Copy every line from the data below in which the string "Blender" can be found.

* Start Data section *

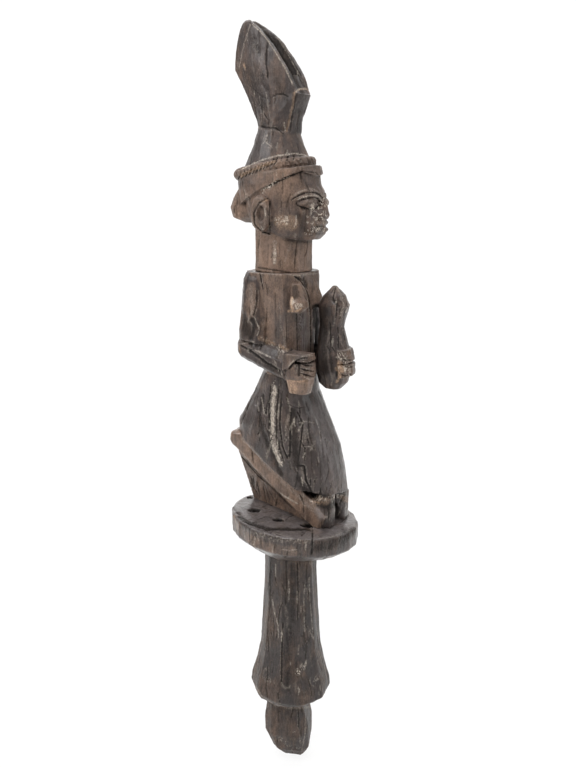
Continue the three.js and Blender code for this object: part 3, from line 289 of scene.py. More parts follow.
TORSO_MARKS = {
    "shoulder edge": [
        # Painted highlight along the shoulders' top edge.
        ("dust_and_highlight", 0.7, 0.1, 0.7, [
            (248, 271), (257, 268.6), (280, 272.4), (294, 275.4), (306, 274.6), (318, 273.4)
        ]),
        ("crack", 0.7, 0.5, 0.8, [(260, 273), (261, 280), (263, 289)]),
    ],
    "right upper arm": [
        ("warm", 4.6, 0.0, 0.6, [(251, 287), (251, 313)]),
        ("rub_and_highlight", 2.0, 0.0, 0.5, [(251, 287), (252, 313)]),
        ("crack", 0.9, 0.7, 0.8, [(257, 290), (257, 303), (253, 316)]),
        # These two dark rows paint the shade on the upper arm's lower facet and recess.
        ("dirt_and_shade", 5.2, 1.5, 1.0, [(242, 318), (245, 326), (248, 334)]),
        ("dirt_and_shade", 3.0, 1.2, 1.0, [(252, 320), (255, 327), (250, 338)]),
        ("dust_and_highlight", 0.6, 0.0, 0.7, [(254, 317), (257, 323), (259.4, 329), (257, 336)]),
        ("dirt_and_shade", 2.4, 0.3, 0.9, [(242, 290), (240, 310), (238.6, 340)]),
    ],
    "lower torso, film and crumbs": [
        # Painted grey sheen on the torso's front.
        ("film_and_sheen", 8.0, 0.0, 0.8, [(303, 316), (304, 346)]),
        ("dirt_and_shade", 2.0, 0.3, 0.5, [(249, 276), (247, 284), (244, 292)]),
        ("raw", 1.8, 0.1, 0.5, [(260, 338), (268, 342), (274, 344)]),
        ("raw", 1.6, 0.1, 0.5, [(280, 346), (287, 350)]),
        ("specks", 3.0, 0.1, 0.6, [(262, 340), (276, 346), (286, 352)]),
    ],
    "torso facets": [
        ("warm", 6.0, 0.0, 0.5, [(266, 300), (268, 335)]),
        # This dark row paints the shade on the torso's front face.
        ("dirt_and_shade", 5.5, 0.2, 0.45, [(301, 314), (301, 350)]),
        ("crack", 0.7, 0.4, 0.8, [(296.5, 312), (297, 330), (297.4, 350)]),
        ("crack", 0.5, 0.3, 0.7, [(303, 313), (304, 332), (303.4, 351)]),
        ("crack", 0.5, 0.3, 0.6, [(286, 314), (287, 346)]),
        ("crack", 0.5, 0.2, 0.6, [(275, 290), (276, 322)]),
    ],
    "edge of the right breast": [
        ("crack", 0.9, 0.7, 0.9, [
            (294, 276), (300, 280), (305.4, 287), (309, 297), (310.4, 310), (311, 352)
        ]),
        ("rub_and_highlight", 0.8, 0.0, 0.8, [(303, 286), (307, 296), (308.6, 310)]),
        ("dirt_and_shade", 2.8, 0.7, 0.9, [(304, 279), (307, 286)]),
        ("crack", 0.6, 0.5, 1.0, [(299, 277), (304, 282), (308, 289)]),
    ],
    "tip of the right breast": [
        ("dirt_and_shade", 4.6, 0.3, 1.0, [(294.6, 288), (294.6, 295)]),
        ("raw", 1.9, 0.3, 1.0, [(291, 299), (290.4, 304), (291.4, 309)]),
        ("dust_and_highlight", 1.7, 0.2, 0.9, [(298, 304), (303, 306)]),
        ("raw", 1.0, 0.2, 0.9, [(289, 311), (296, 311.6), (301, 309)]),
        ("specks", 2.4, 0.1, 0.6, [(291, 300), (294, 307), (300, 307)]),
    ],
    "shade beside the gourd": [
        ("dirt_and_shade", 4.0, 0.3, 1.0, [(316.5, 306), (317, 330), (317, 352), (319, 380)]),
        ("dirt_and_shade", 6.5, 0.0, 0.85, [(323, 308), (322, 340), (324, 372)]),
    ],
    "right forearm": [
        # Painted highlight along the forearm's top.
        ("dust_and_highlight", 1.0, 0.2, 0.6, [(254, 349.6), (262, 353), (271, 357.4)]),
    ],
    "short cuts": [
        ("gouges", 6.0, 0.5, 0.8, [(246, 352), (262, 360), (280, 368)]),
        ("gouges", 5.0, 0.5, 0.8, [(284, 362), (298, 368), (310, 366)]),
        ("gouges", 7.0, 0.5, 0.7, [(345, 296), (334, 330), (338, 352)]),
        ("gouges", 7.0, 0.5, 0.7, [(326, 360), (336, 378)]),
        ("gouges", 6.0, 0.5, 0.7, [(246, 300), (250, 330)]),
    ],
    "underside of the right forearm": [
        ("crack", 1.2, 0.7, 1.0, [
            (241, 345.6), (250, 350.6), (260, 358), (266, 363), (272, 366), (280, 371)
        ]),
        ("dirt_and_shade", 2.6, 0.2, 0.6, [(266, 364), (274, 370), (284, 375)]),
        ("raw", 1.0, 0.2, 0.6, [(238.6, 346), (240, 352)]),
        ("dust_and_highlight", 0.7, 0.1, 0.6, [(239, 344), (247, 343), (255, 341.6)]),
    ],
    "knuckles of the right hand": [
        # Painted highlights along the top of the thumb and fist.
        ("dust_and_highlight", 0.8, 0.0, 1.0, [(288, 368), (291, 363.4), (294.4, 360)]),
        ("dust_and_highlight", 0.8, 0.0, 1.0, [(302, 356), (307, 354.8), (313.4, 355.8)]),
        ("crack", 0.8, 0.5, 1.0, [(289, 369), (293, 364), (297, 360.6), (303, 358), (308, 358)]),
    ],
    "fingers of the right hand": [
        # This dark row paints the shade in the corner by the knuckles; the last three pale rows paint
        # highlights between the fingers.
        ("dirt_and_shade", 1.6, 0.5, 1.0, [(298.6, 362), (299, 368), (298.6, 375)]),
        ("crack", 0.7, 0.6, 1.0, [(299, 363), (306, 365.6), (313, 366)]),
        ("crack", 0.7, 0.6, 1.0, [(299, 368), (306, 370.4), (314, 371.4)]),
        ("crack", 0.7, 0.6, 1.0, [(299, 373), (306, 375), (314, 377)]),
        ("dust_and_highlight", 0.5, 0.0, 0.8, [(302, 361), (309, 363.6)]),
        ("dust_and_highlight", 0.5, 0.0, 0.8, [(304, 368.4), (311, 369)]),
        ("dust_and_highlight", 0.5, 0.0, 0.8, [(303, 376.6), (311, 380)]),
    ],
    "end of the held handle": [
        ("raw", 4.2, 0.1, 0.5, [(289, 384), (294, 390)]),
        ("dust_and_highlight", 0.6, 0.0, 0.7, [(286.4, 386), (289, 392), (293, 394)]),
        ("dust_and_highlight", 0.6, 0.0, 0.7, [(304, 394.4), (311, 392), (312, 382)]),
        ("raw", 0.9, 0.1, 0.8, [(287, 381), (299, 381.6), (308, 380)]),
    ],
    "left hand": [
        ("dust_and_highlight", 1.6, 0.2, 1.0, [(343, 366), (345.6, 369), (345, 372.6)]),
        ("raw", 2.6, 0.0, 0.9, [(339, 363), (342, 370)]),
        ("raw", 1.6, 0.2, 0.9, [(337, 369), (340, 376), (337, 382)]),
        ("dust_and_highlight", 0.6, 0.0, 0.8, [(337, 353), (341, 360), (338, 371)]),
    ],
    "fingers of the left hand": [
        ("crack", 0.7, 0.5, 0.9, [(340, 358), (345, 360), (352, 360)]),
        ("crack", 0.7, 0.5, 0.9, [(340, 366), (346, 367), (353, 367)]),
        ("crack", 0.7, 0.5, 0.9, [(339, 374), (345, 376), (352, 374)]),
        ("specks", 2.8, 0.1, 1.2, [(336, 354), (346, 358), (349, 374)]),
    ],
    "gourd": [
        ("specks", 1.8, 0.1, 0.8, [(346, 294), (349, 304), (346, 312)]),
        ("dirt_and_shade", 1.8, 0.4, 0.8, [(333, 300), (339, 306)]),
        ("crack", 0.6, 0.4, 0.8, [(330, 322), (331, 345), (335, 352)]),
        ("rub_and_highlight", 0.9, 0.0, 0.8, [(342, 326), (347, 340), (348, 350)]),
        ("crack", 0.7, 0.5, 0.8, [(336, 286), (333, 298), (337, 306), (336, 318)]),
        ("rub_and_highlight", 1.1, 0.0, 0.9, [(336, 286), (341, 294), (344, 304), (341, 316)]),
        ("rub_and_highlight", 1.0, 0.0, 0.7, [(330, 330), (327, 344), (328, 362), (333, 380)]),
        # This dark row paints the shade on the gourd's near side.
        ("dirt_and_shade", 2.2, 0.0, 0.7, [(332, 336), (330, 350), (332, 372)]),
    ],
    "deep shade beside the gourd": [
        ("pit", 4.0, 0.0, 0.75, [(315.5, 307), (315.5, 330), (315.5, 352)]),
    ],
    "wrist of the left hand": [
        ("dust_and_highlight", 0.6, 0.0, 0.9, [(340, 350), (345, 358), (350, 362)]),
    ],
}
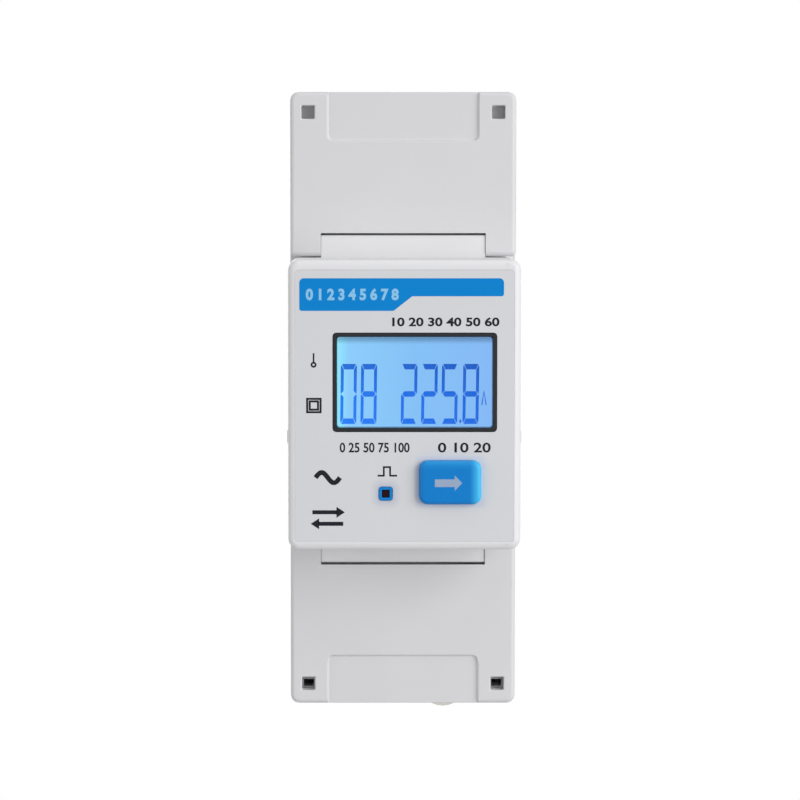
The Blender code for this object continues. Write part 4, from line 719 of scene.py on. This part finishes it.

* End Data section *

**Output for this task:**
Continue the three.js and Blender code for this object: part 3, from line 289 of scene.py. More parts follow.
The Blender code for this object continues. Write part 4, from line 719 of scene.py on. This part finishes it.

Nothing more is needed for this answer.